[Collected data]
* * * * * * *
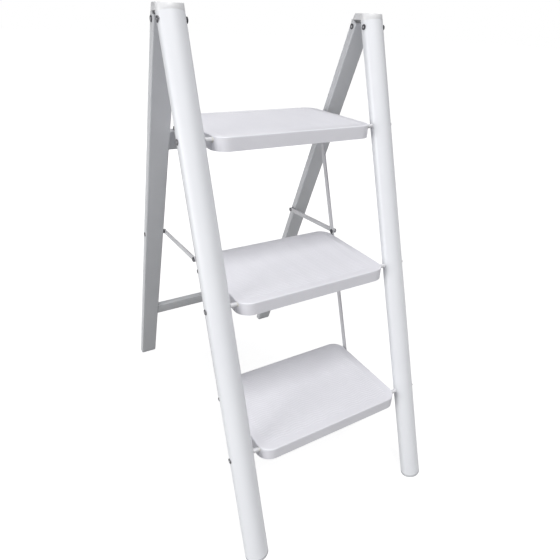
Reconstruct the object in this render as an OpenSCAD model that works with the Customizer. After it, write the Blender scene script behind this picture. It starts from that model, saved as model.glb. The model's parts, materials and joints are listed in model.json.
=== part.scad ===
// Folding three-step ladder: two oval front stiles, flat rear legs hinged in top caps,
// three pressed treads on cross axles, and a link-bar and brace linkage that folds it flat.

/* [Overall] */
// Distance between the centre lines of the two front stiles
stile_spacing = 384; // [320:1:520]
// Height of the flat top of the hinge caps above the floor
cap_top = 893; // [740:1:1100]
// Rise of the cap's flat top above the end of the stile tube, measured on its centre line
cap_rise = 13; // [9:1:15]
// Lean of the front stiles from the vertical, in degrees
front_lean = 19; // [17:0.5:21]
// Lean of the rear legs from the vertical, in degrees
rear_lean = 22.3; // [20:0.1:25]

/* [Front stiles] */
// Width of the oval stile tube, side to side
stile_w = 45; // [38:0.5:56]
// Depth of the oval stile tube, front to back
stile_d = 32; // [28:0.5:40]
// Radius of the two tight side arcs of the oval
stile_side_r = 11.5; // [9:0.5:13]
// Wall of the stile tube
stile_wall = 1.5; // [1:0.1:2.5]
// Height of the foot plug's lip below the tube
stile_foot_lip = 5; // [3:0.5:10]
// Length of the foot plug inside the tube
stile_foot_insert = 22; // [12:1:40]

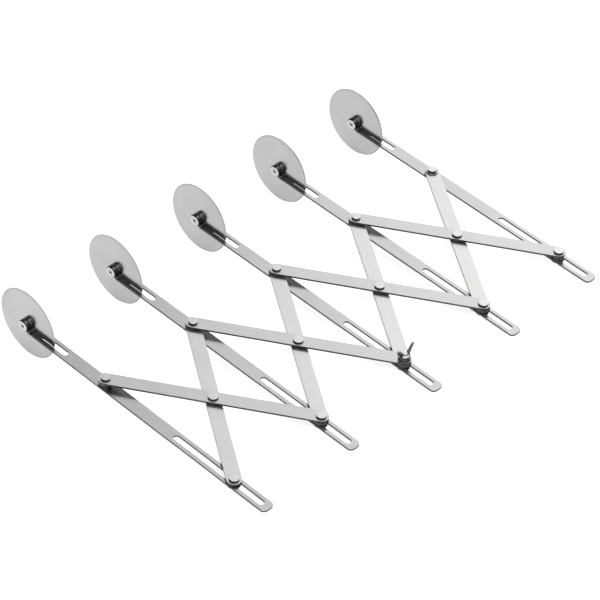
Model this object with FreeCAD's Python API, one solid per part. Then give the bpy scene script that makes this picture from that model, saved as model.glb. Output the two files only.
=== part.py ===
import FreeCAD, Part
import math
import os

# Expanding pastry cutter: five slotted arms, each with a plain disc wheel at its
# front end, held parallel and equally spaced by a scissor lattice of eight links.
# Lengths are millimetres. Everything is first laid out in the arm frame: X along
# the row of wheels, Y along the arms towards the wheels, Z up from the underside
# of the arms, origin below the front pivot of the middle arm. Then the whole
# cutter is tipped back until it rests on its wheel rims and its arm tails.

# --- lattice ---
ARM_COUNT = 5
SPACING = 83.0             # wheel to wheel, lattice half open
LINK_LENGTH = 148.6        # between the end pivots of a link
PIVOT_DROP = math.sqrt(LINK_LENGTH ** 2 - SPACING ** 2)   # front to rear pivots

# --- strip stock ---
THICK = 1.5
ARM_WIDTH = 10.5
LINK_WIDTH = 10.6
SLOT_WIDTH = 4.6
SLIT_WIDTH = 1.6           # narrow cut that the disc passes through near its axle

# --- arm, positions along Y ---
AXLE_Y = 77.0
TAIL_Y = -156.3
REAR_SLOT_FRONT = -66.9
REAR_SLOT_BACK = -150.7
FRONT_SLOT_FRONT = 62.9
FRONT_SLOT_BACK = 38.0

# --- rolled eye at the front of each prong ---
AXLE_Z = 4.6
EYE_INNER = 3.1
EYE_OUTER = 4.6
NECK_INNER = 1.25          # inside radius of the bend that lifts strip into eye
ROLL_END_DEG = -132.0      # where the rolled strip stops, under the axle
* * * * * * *
> THE EXERCISE
Copy out the full listing exactly.

> SOLUTION TO THIS EXERCISE
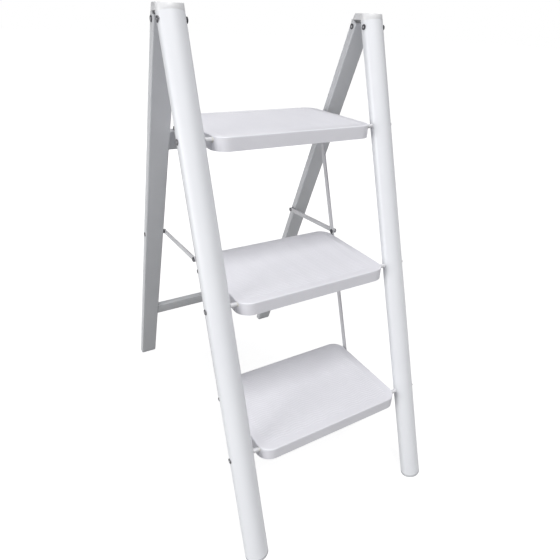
Reconstruct the object in this render as an OpenSCAD model that works with the Customizer. After it, write the Blender scene script behind this picture. It starts from that model, saved as model.glb. The model's parts, materials and joints are listed in model.json.
=== part.scad ===
// Folding three-step ladder: two oval front stiles, flat rear legs hinged in top caps,
// three pressed treads on cross axles, and a link-bar and brace linkage that folds it flat.

/* [Overall] */
// Distance between the centre lines of the two front stiles
stile_spacing = 384; // [320:1:520]
// Height of the flat top of the hinge caps above the floor
cap_top = 893; // [740:1:1100]
// Rise of the cap's flat top above the end of the stile tube, measured on its centre line
cap_rise = 13; // [9:1:15]
// Lean of the front stiles from the vertical, in degrees
front_lean = 19; // [17:0.5:21]
// Lean of the rear legs from the vertical, in degrees
rear_lean = 22.3; // [20:0.1:25]

/* [Front stiles] */
// Width of the oval stile tube, side to side
stile_w = 45; // [38:0.5:56]
// Depth of the oval stile tube, front to back
stile_d = 32; // [28:0.5:40]
// Radius of the two tight side arcs of the oval
stile_side_r = 11.5; // [9:0.5:13]
// Wall of the stile tube
stile_wall = 1.5; // [1:0.1:2.5]
// Height of the foot plug's lip below the tube
stile_foot_lip = 5; // [3:0.5:10]
// Length of the foot plug inside the tube
stile_foot_insert = 22; // [12:1:40]

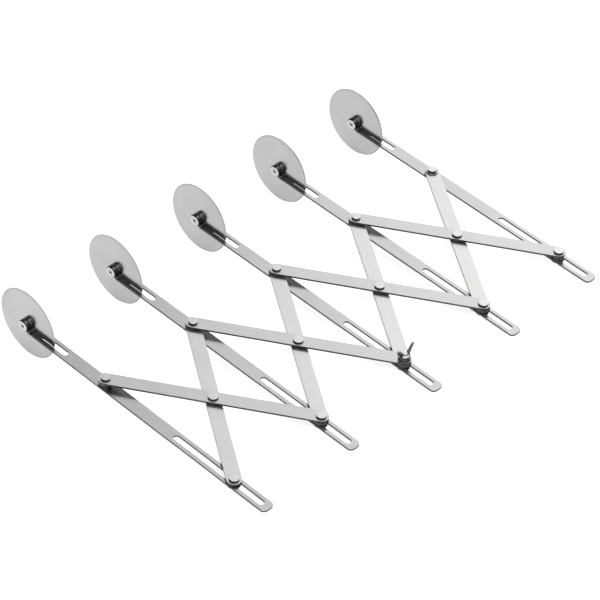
Model this object with FreeCAD's Python API, one solid per part. Then give the bpy scene script that makes this picture from that model, saved as model.glb. Output the two files only.
=== part.py ===
import FreeCAD, Part
import math
import os

# Expanding pastry cutter: five slotted arms, each with a plain disc wheel at its
# front end, held parallel and equally spaced by a scissor lattice of eight links.
# Lengths are millimetres. Everything is first laid out in the arm frame: X along
# the row of wheels, Y along the arms towards the wheels, Z up from the underside
# of the arms, origin below the front pivot of the middle arm. Then the whole
# cutter is tipped back until it rests on its wheel rims and its arm tails.

# --- lattice ---
ARM_COUNT = 5
SPACING = 83.0             # wheel to wheel, lattice half open
LINK_LENGTH = 148.6        # between the end pivots of a link
PIVOT_DROP = math.sqrt(LINK_LENGTH ** 2 - SPACING ** 2)   # front to rear pivots

# --- strip stock ---
THICK = 1.5
ARM_WIDTH = 10.5
LINK_WIDTH = 10.6
SLOT_WIDTH = 4.6
SLIT_WIDTH = 1.6           # narrow cut that the disc passes through near its axle

# --- arm, positions along Y ---
AXLE_Y = 77.0
TAIL_Y = -156.3
REAR_SLOT_FRONT = -66.9
REAR_SLOT_BACK = -150.7
FRONT_SLOT_FRONT = 62.9
FRONT_SLOT_BACK = 38.0

# --- rolled eye at the front of each prong ---
AXLE_Z = 4.6
EYE_INNER = 3.1
EYE_OUTER = 4.6
NECK_INNER = 1.25          # inside radius of the bend that lifts strip into eye
ROLL_END_DEG = -132.0      # where the rolled strip stops, under the axle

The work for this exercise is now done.